2018年1月底,國務院發出《關于開展掃黑除惡專項斗爭的通知》(以下簡稱《通知》),將“職業醫鬧”列入十類重點打擊的黑惡勢力之一。業內人士指出,這在以前的打黑除惡專項斗爭中是沒有過的。
哈爾濱市第二醫院(以下簡稱“哈市二院”)院長欒楓在3月底接受《中國醫院院長》采訪時直言,這一舉措確實有其必要性。
“這樣的定性有利于司法機關落實執法必嚴的方針,對醫患雙方權益重塑也有積極意義。”北京中倫文德律師事務所的律師李惠娟期待未來有關部門出“重拳”,有法必依,執法必嚴。
盡管消息發酵已經數月,這一舉措依然讓部分醫院管理者和基層醫務人員“深受鼓舞”,也顯示了政府對維護正常醫療秩序的重視。
2000年到現在,從接待醫療糾紛的普通工作人員,到哈爾濱市衛計委處級領導,再到醫院院長,十余年間,欒楓經歷不少醫患糾紛,其中包括不少患者家屬“請人來鬧”“跟著鬧”,甚至“醫鬧”之間買賣醫患糾紛的案例。
“原本醫患間5000元可解決的事,有些醫鬧‘買’來案件后,會向醫院索要5萬,完全成為此類人的謀利手段。這是嚴重影響醫院正常工作、蔑視法律、加重醫患矛盾的行為。”
以前,公安部門也和衛生部門有過聯合治理。2012年,公安部與衛生部聯合發布維護醫療秩序相關通告前,欒楓參與過事前論證會。通告發布后,哈爾濱市衛生部門緊急聯系市屬各大醫院,聯動公安機關,對“證據確鑿,身份認定”的醫鬧展開了集中打擊行動。“因為相關信息被第一時間掌握,公安部門出手迅速,效果還是相當明顯的”。
盡管如此,欒楓認為,治理職業醫鬧無法“畢其功于一役”。他指出,一旦醫療事故演變為醫患糾紛,“患方的行為是對醫療過程中有無過失行為的探究,還是謀利意愿驅使?這有本質區別。如何分辨,也是醫院須長期面對的棘手問題。”
北京積水潭醫院醫患辦主任陳偉也認為,政府將“職業醫鬧”定性為黑惡勢力的最大意義是威懾,也可引導患者和醫院通過合法途徑解決糾紛。但是在“職業醫鬧”無法簡單鑒別的情況下,院內運行何種處置機制,也是一大難題。
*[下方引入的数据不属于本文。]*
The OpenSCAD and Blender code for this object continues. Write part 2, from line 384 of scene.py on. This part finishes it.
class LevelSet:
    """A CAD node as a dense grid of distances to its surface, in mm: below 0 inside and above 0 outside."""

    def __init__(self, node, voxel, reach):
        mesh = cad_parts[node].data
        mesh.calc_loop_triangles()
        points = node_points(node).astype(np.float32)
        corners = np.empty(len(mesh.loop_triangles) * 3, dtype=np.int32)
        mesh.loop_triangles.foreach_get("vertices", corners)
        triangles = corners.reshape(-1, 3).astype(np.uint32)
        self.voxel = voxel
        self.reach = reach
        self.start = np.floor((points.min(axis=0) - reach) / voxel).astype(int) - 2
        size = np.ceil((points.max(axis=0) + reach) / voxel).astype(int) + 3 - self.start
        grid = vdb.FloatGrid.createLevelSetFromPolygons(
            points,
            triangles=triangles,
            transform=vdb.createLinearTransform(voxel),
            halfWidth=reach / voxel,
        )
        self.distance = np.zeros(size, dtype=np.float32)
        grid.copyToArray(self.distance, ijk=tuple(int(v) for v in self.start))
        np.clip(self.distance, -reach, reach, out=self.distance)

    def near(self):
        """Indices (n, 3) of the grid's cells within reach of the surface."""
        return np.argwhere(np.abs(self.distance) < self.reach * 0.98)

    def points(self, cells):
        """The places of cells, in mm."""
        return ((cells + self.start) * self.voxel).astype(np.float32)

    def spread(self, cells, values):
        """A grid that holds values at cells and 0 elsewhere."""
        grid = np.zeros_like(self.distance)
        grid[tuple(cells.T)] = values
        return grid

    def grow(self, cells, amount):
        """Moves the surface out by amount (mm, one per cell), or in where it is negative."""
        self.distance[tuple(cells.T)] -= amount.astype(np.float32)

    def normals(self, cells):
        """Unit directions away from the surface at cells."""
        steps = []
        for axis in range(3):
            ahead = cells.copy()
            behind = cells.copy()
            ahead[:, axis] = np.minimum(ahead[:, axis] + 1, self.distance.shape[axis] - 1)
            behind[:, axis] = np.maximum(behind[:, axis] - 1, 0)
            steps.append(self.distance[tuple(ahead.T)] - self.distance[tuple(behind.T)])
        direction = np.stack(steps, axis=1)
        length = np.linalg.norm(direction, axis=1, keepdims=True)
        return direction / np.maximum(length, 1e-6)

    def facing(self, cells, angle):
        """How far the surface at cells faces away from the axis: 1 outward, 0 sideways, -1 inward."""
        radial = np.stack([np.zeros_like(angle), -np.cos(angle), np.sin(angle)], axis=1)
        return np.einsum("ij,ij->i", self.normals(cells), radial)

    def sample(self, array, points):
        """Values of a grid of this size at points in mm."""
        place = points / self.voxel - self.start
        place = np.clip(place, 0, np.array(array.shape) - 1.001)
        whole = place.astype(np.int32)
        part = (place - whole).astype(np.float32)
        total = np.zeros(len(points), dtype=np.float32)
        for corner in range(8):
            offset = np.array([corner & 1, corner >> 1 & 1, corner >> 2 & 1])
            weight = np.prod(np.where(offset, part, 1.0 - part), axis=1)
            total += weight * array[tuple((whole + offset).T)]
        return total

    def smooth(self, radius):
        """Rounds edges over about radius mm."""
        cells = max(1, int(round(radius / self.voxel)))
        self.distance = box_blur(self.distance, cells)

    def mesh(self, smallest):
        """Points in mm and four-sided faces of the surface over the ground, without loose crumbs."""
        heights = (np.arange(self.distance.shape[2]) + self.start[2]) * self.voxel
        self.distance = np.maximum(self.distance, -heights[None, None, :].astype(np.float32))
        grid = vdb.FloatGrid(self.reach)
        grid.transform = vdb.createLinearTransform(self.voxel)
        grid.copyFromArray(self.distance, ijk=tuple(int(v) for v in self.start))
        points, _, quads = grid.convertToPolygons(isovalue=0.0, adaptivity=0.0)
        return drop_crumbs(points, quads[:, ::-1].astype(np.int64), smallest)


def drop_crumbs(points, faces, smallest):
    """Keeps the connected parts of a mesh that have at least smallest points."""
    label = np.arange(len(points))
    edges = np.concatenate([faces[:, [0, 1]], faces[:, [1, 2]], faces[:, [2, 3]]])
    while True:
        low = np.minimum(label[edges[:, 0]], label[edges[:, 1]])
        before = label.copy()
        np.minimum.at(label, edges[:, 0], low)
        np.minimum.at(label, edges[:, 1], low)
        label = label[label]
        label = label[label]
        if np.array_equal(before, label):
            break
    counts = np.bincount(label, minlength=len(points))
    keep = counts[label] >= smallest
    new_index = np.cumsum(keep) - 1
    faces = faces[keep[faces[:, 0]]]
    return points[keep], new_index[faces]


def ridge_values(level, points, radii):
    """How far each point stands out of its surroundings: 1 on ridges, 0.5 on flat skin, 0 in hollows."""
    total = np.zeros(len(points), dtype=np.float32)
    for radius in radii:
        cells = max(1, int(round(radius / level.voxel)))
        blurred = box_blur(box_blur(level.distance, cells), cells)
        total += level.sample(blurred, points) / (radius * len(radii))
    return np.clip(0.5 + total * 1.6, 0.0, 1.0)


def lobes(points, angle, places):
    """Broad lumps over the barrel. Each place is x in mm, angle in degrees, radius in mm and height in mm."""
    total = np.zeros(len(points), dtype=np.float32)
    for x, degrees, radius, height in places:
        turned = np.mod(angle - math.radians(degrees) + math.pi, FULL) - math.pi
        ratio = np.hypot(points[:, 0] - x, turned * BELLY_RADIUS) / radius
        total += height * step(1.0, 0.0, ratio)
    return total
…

2017年下半年,哈市二院完善了事前預防、事中控制、事后改善的三位一體的醫患糾紛防控機制。欒楓認為,提升醫療質量,嚴把服務關,始終是預防醫患糾紛的前置要件和優先義務。
他還認為,“平安醫院”相關舉措落實過程中,最重要的是將應急預案“升級”。“任何階段性的預案,都源于當時的社會背景和不同要求,一項制度不可能一用就是幾年。”
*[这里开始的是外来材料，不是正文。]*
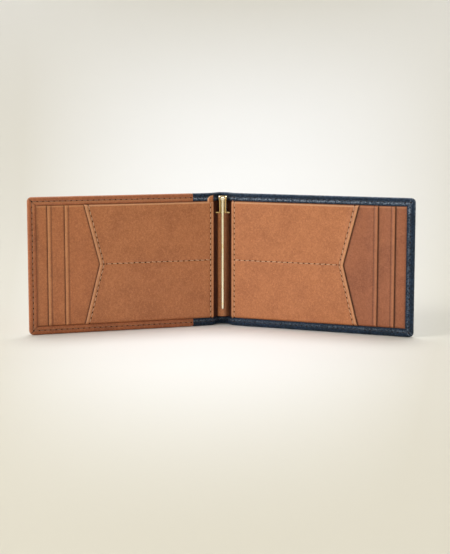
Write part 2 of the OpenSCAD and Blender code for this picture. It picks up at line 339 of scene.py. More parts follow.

數年前,哈市二院在強化“人防、物防、技防”手段之后想到了“智防”。2017年10月,該院開始試行“人臉識別技術”系統,能夠預警醫院需要重點關注的人員。
據了解,以上類似系統,在北京多家醫院也有安裝。北京協和醫院安全管理部的一位魏姓經理告訴記者,“如果發現‘熟臉’號販子或可疑人員,將與公安部門聯合,進行及時勸阻和處理。”
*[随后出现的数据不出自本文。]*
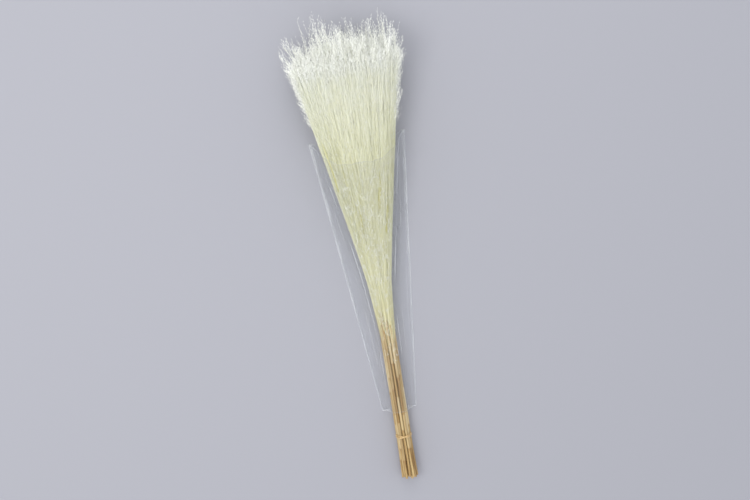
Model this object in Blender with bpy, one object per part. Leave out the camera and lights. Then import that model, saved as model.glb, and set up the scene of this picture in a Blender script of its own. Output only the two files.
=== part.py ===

“對醫鬧的識別,醫院未來仍要下大功夫。”欒楓表示,很多時候,醫鬧的“中樞神經”在后臺,公安機關都難以處置的老人被推到前臺。處理不好“前臺”的事,極易發生“次生危害”。
2018年初,中國醫師協會發布的《中國醫師執業狀況白皮書》顯示,2016年,全國醫療糾紛同比上年減少6.7%。不過,數據也顯示,2017年惡性傷醫事件依然頻發,醫患和諧任重道遠。
“醫患之間應成為共同體。”欒楓最后表示。